Советская пропаганда декларировала понятийное тождество «голоса власти» и «голоса народа» последовательно и репрессивно66. Новообретенные фольклорные аксиомы учили тому же: «Где народ – там и правда», «Партия – мать родная: и правду скажет, и к счастью путь укажет», «То, что народ думает, партия говорит», «Партия – мудрость народа» и т.д. и т.п.67 Партийные рекомендации, обязывавшие, например, создателей фильма «Джамбул» «усилить показ организаторской и руководящей роли большевистской партии», «ярче показать влияние и роль партии на творчество Джамбула» и вместе с тем «больше дать в сценарии мудрых народных изречений»68, вполне показательны.
Пропагандистское использование фольклора как источника общенародных этических аксиом, культурных ценностей и национальных идеалов, оправдывающее их властную легитимацию, может считаться типологически общим для национально-экспансионистских и тоталитарных идеологий.
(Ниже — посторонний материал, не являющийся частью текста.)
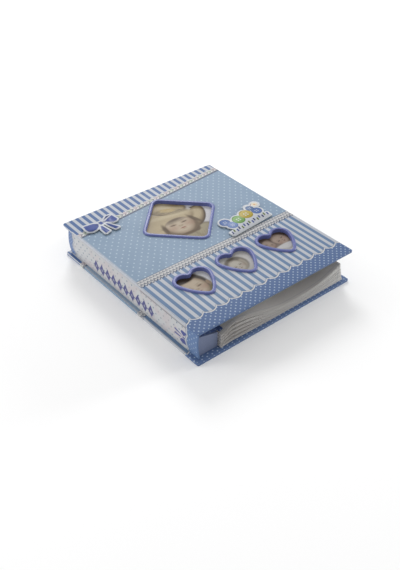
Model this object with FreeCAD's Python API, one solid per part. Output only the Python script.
import FreeCAD
import Part
import math
import os

# Case-bound slip-in photo album for 10 x 15 cm prints, lying on its back cover.
# Working axes: x from the spine to the fore-edge, y from the foot to the head, z up.
# The exported shapes are moved so that the origin is the bottom centre of the album.

# Driving dimensions, millimetres
WIDTH = 200.0
HEIGHT = 225.0
THICKNESS = 39.3
BOARD = 2.5
PAPER = 0.2
TURN_IN = 9.0
CORNER_R = 1.6
SPINE_INSET = 4.4
SPINE_BULGE = 2.1
SPINE_BOARD = 1.6
SPINE_END_INSET = 4.5
BLOCK_DEPTH = 25.2
BLOCK_BACK_HEIGHT = 23.5
BLOCK_FACE_HEIGHT = 16.9
BLOCK_END_INSET = 8.0
STUBS = 5
STUB_THICK = 0.8
STUB_GRIP = 8.0
STUB_REACH = 0.6
BUNDLES = 10
BUNDLE_THICK = 0.55
LEAF_END_INSET = 3.5
LEAF_FORE_INSET = 5.7
STACK_CREEP = 6.4
ROOT_GAP = 0.7
FAN_LENGTH = 14.0
PAIR_PITCH = 1.0
GUTTER_HEIGHT = 24.3
TROUGH_HEIGHT = 9.8
FORE_HEIGHT = 23.1
LIP_LENGTH = 4.7
RIM_WIDTH = 3.2
RIM_HEIGHT = 1.8
RIM_LAP = 2.0
RIM_ROUND = 1.4
RIM_EASE = 0.5
DIAMOND_SIDE = 70.4
DIAMOND_R = 9.5
HEART_LOBE = 12.0
HEART_SPREAD = 9.5
HEART_NOTCH_R = 1.5
HEART_SIDE_R = 58.0
HEART_TIP_R = 7.0
HEART_DROP = 30.3
HEART_GAP = 9.9
HEARTS_FROM_FOOT = 65.7
CARD = 0.5
CARD_BACKING = 1.2
CARD_MARGIN = 2.0
BACKING_MARGIN = 1.5
BOW_FROM_SPINE = 31.0
BOW_FROM_HEAD = 31.0
CLEAR = 0.3
FIT = 0.05

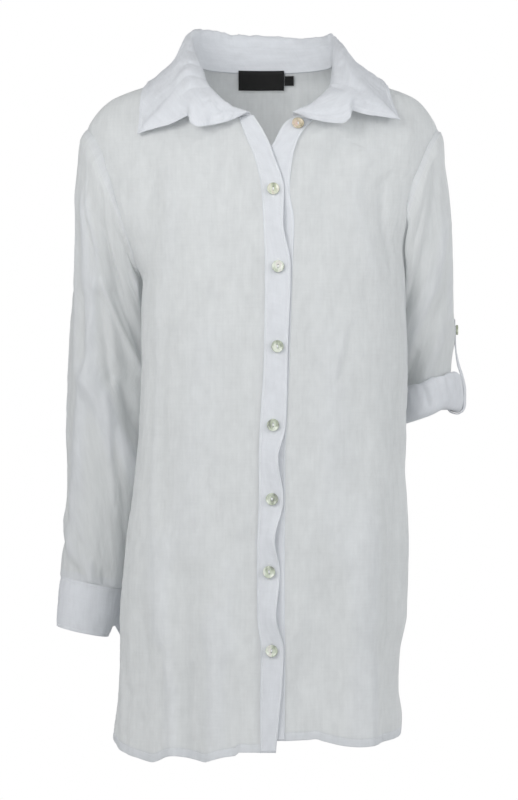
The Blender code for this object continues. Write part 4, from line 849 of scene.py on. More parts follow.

Однако различия в этих случаях не менее интересны, чем сходства – достаточно заметные, например, при сравнении текстов нацистского и советского «фальшлора», разнящихся не только по содержательным, но и формальным критериям: стилистическим, жанровым, медиальным и т.д. Разнятся они и по своему «коэффициенту присутствия» в пропаганде, массовой культуре и институциональной науке69. Рассуждения фольклористов 1930 – 1940-х годов, дружно рапортовавших о расцвете советского фольклора, оказываются при этом важными хотя бы в том отношении, в каком они диктуются представлением о фольклорной традиции как о традиции, которая не только меняется вместе с обществом, но и меняет само общество70. Инициируя и редактируя тексты, которым надлежало считаться «фольклорными», именно советские фольклористы стали в конечном счете авторами эксперимента, масштабно продемонстрировавшего социальную реализуемость охаиваемой ими же теории Ганса Наумана о двух культурных слоях, составляющих в своей совокупности национальную культуру – культуру цивилизаторской элиты и культуру низших слоев общества, с характерным для нее смешением примитивно-всеобщих (primitive Gemeinschaftskultur) и «сниженных» культурных ценностей (gesunkenes Kulturgut)71.